16 Nisan 2017’de oyladığımız Anayasa değişikliği ile meclisten birtakım yetkiler de alınmış oldu. Nitekim Cumhurbaşkanlığı Kararnameleri ile yasama yetkisini yürütme ile paylaşacak olan meclisin elinden yürütmeyi denetleme mekanizmaları alınmıştır. “Türkiye Büyük Millet Meclisi’nin bilgi edinme ve denetim yolları” kenar başlığının 98.maddeden kaldırılması da aslında bunun bir göstergesidir. Meclis Hükümeti Sistemi gibi bütün güçleri elinde toplamış bir meclis elbette günümüzde mümkün değil, ancak insan nereden nereye demeden edemiyor. Olağanüstü savaş döneminde bile bütün yetkilerin mecliste toplandığı bir dönemden ülke yönetilemiyor denilerek tüm yetkilerin yürütmede toplandığı bugünlere… Bir diğer değişle  çok güçlü yasamadan çok güçlü yürütmeye…

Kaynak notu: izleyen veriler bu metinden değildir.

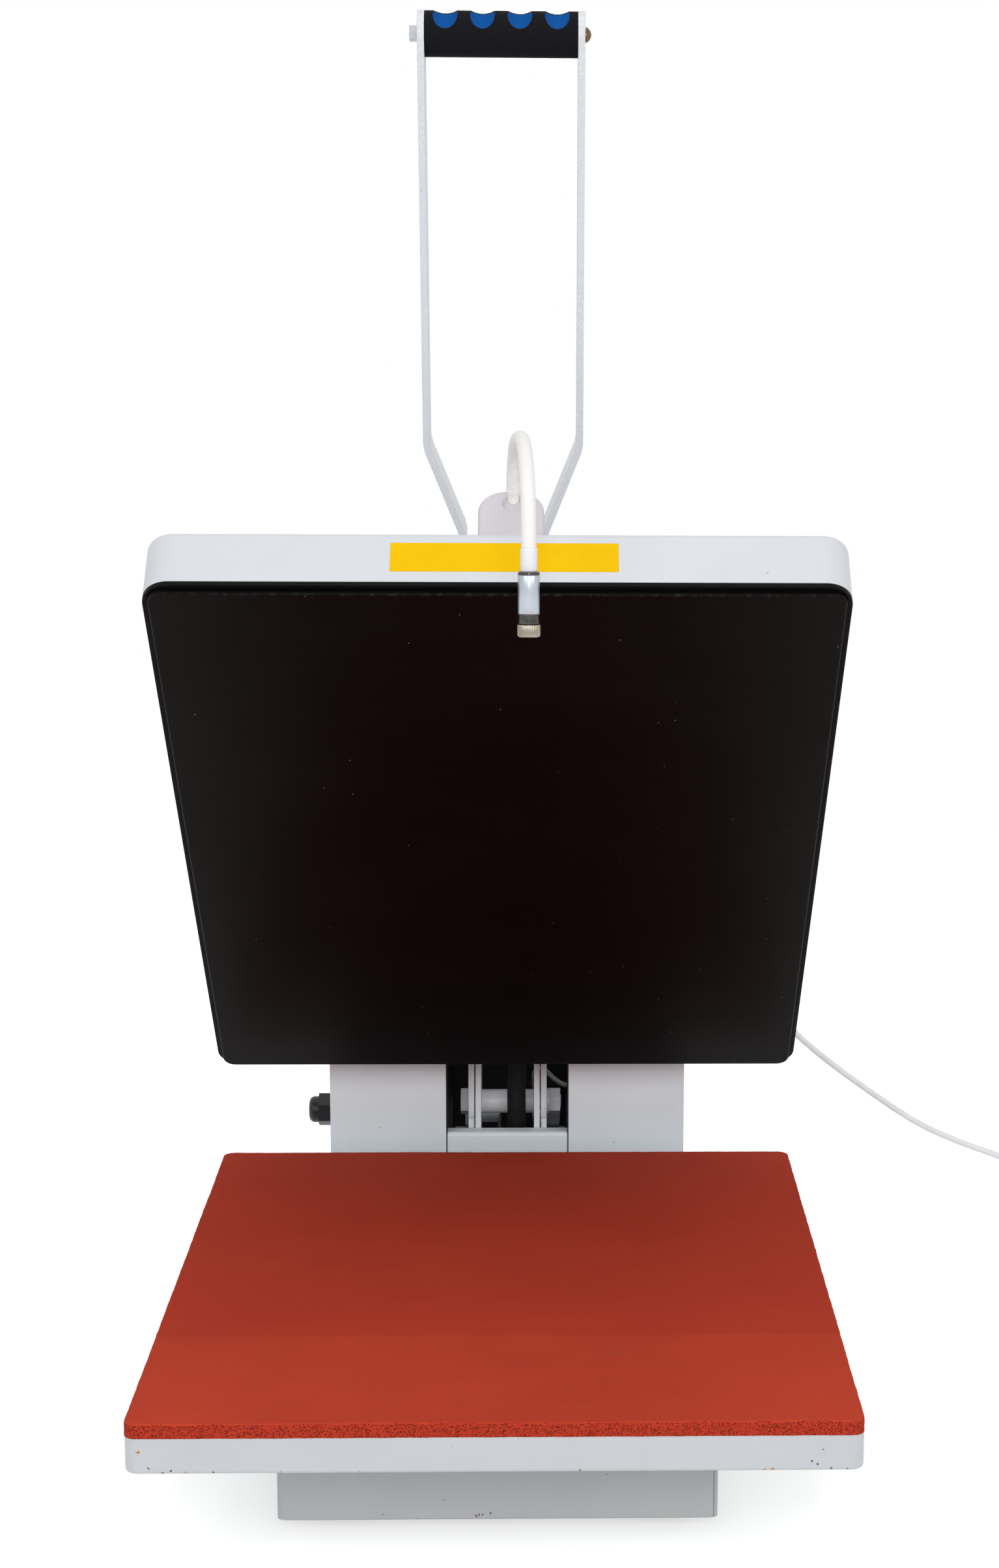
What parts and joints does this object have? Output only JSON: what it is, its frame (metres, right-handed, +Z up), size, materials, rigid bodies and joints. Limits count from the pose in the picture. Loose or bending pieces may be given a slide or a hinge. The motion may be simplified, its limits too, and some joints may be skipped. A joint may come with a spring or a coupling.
{
  "type": "clamshell heat press",
  "caption": "Clamshell heat press with a heated upper platen on a swinging arm, a padded lower platen, a toggle handle, a gas strut and a pointer lamp on a bendable neck.",
  "frame": {"origin": "on the floor, under the middle of the press without its lead", "axes": "+X to the operator's right, +Y to the back, +Z up"},
  "size_m": [0.7383, 0.7273, 0.8638],
  "materials": {
    "paint": "light grey powder coat",
    "cast_paint": "white coat with a fine orange-peel texture",
    "silver_paint": "light grey metallic coat",
    "black_paint": "black satin coat",
    "heater": "dark non-stick coat",
    "steel": "bright turned steel",
    "zinc": "zinc plated",
    "dark_steel": "blackened",
    "brass": "yellow plated",
    "silicone": "matte silicone foam",
    "foam": "matte foam",
    "blue_foam": "matte blue foam",
    "rubber": "matte",
    "plastic": "satin black",
    "lilac_plastic": "satin lilac grey",
    "white_plastic": "white cord jacket",
    "window": "dark display window",
    "red_plastic": "red",
    "green_plastic": "green",
    "board": "circuit board",
    "braid": "black braided sleeve",
    "insulation": "needled fibre blanket",
    "neck_metal": "white coat",
    "lamp_metal": "satin"
  },
  "bodies": {
    "frame": {"base_chassis": "paint", "bottom_plate": "steel", "rubber_feet": "rubber", "lower_platen": "cast_paint", "silicone_pad": "silicone", "frame_bolts": "zinc", "left_housing": "paint", "right_housing": "paint", "channel_panel": "paint", "rear_cover": "paint", "hinge_bracket_left": "paint", "hinge_bracket_right": "paint", "pivot_bolts": "zinc", "pivot_nuts": "zinc", "control_panel": "plastic", "display_window": "window", "cable_gland": "plastic", "control_electronics": "board", "lead_grommet": "rubber", "laser_lead": "white_plastic", "lead_coil": "white_plastic", "lead_plug": "plastic", "heater_cable": "braid", "earth_wire": "white_plastic"},
    "arm": {"arm_plate_left": "paint", "arm_plate_right": "paint", "arm_spacers": "paint", "nut_block": "steel", "strut_arm_pins": "zinc"},
    "handle": {"handle_bar_left": "silver_paint", "handle_bar_right": "silver_paint", "grip_sleeve": "foam", "grip_core": "blue_foam", "grip_bolt": "brass", "grip_nut": "zinc", "pivot_shaft": "zinc", "toggle_crank": "steel"},
    "toggle_link": {"toggle_link": "steel"},
    "strut_cylinder": {"strut_cylinder": "dark_steel"},
    "strut_rod": {"strut_rod": "steel"},
    "platen": {"platen_cover": "paint", "rim_gasket": "black_paint", "heater_plate": "heater", "heating_element": "steel", "insulation_blanket": "insulation", "suspension_bridge": "steel", "bridge_bolts": "zinc", "heater_grommet": "rubber", "laser_base": "lilac_plastic", "gooseneck": "neck_metal", "laser_sleeve": "white_plastic", "laser_body": "lamp_metal"},
    "focus_ring": {"laser_focus_ring": "lamp_metal"},
    "pressure_knob": {"pressure_screw": "steel", "pressure_knob": "plastic"},
    "button_set": {"button_set": "red_plastic"},
    "button_up": {"button_up": "green_plastic"},
    "button_down": {"button_down": "green_plastic"},
    "power_rocker": {"power_rocker": "red_plastic"}
  },
  "joints": [
    {"name": "arm_hinge", "type": "hinge", "parent": "frame", "child": "arm", "pos_m": [0, 0.218, 0.114], "axis": [1, 0, 0], "range_deg": [0, 47.3], "stiffness_Nm_per_rad": 14.5, "springref_deg": -150.11, "deforming": ["heater_cable"]},
    {"name": "handle_pivot", "type": "hinge", "parent": "arm", "child": "handle", "pos_m": [0, 0.13087, 0.30574], "axis": [1, 0, 0], "range_deg": [0, 22.7]},
    {"name": "link_pivot", "type": "hinge", "parent": "frame", "child": "toggle_link", "pos_m": [0, 0.226, 0.256], "axis": [1, 0, 0], "range_deg": [-73.08, 0]},
    {"name": "strut_pivot", "type": "hinge", "parent": "frame", "child": "strut_cylinder", "pos_m": [0, 0.336, 0.069], "axis": [1, 0, 0], "range_deg": [-1.56, 0]},
    {"name": "strut_slide", "type": "slide", "parent": "strut_cylinder", "child": "strut_rod", "axis": [0, -0.9997, 0.0237], "range_m": [-0.03574, 0]},
    {"name": "pressure_slide", "type": "slide", "parent": "arm", "child": "platen", "axis": [0, 0.7349, 0.6782], "range_m": [0, 0.006]},
    {"name": "pressure_turn", "type": "hinge", "parent": "platen", "child": "pressure_knob", "pos_m": [0, 0.07245, 0.41919], "axis": [0, 0.7349, 0.6782], "range_deg": [0, 1080]},
    {"name": "focus_turn", "type": "hinge", "parent": "platen", "child": "focus_ring", "pos_m": [0.0176, -0.24979, 0.51254], "axis": [0, -0.0401, -0.9992], "range_deg": [0, 180]},
    {"name": "set_press", "type": "slide", "parent": "frame", "child": "button_set", "axis": [0, 0.6877, -0.726], "range_m": [0, 0.001], "stiffness_N_per_m": 400},
    {"name": "up_press", "type": "slide", "parent": "frame", "child": "button_up", "axis": [0, 0.6877, -0.726], "range_m": [0, 0.001], "stiffness_N_per_m": 400},
    {"name": "down_press", "type": "slide", "parent": "frame", "child": "button_down", "axis": [0, 0.6877, -0.726], "range_m": [0, 0.001], "stiffness_N_per_m": 400},
    {"name": "power_rock", "type": "hinge", "parent": "frame", "child": "power_rocker", "pos_m": [0.0855, 0.23277, 0.20558], "axis": [1, 0, 0], "range_deg": [0, 16]}
  ],
  "couplings": [
    {"joint": "handle_pivot", "follows": "arm_hinge", "ratio": 0.47991},
    {"joint": "link_pivot", "follows": "arm_hinge", "ratio": -1.545},
    {"joint": "strut_pivot", "follows": "arm_hinge", "ratio": -0.033014},
    {"joint": "strut_slide", "follows": "arm_hinge", "m_per_rad": -0.043297},
    {"joint": "pressure_turn", "follows": "pressure_slide", "rad_per_m": 3141.6}
  ]
}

23 Nisan vesilesiyle ilk meclisimizi gerek zaferleriyle gerek rejimiyle hatırlatmış olduk. Bir kez daha Ulusal Egemenlik ve Çocuk Bayramımız kutlu olsun.

 

KAYNAKÇA

Teziç, E. (2015). Anayasa hukuku: (genel esaslar). İstanbul: Beta.

Ortaylı, İ. (2016). Türkiye’nin yakın tarihi  İstanbul: Timaş.

Kaboğlu, İ. Ö.  (2014) Anayasa Hukuku Dersleri. İstanbul: Legal Yayınları.

Atay, F. R. (2004). Çankaya: Atatürkʼün doğumundan ölümüne kadar. İstanbul:Pozitif.